Monday, October 6, 2014

Soviet Autumn

Fascinating story by Andrew Kramer, reporting from eastern Ukraine:
In the Donetsk region of eastern Ukraine, the Supreme Soviet, as its separatist legislature is known, is nationalizing coal mines and reviving collective farms. At parades, people wave hammer-and-sickle flags; school officials talk of revising the curriculum to celebrate the triumphs of the Soviet Union.

There is now a secret police force called the M.G.B., reminiscent of the K.G.B. Some rebels call it, only half-jokingly, the N.K.V.D., the notorious Stalin-era secret police force.
This sort of thing has happened before, in other contentious corners of the former Soviet Union like Abkhazia and South Ossetia in the Caucasus. One of the oddities of these movements is that while extolling the Soviet state they also promote the Orthodox church -- "We're for every sort of authority, not matter how contradictory!"
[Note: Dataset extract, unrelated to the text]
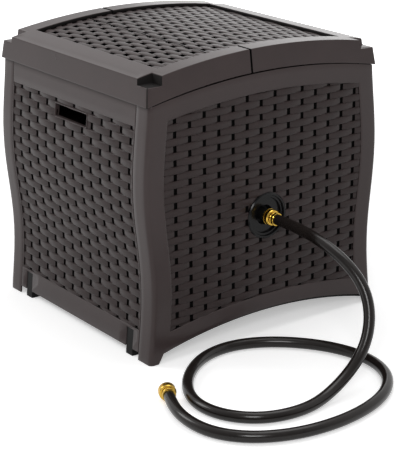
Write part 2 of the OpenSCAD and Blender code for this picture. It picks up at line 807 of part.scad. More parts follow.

I think communist nostalgia springs from two roots: one is national humiliation, and the other is that the sad fact that the New World Order just isn't working very well for millions of people, including many factory workers in the former Soviet Union.

1 comment:

G. Verloren said...

The funny thing, Communist nostalgia isn't even restricted to the former Soviets. "God I miss the Cold War" was a genuine a cliché in the West even as early as the mid nineties. When your culture spends nearly 50 years in direct social and military opposition to another with a differing idealogy, the loss of the rivalry status quo ends up making many people long for the way things were previously because they feel lost or out of place in the new system.

And yet, the historical precedent for this exact phenomenon is visible throughout time. The Romans built an empire, then crumbled, and those left in the wake of the collapse clung desperately to the ideal of the Empire, and hoped for a restoration - a return to the old ways. The French grappled with this issue in both directions, with Royalists clamboring for a return to the pre-revolutionary monarchy when they were out of power, and Bonapartists clamboring for their own restoration of Napoleon as military dictator once power had returned to the king and "The Ogre of Corsica" was exiled to Elba. In the modern age, groups like ISIS long for a "restoration" of what they believe the world was like at the height of the Muslim caliphates. And even people we would consider level headed, reasonable US citizens clambor for imagined "better" recent pasts, on both sides of the fence - whether you're a conservative who longs for the Reagan Era, or a liberal who longs for the Clinton era.

In reality, the glorified time periods that we become nostalgic over were never as great as we convince ourselves they were. And yet for whatever reason, we all seem to fall into the same trap of romanticizing the past, believing that those things which came before are "better", while those things which are new are "bad" or "corrupt". We celebrate ancient values simply for being ancient, regardless of whether they were actually any good. We fear change and the unknown or unfamiliar. We're stubborn, and we cling to what we know about the past, rather than learn about the present and the future.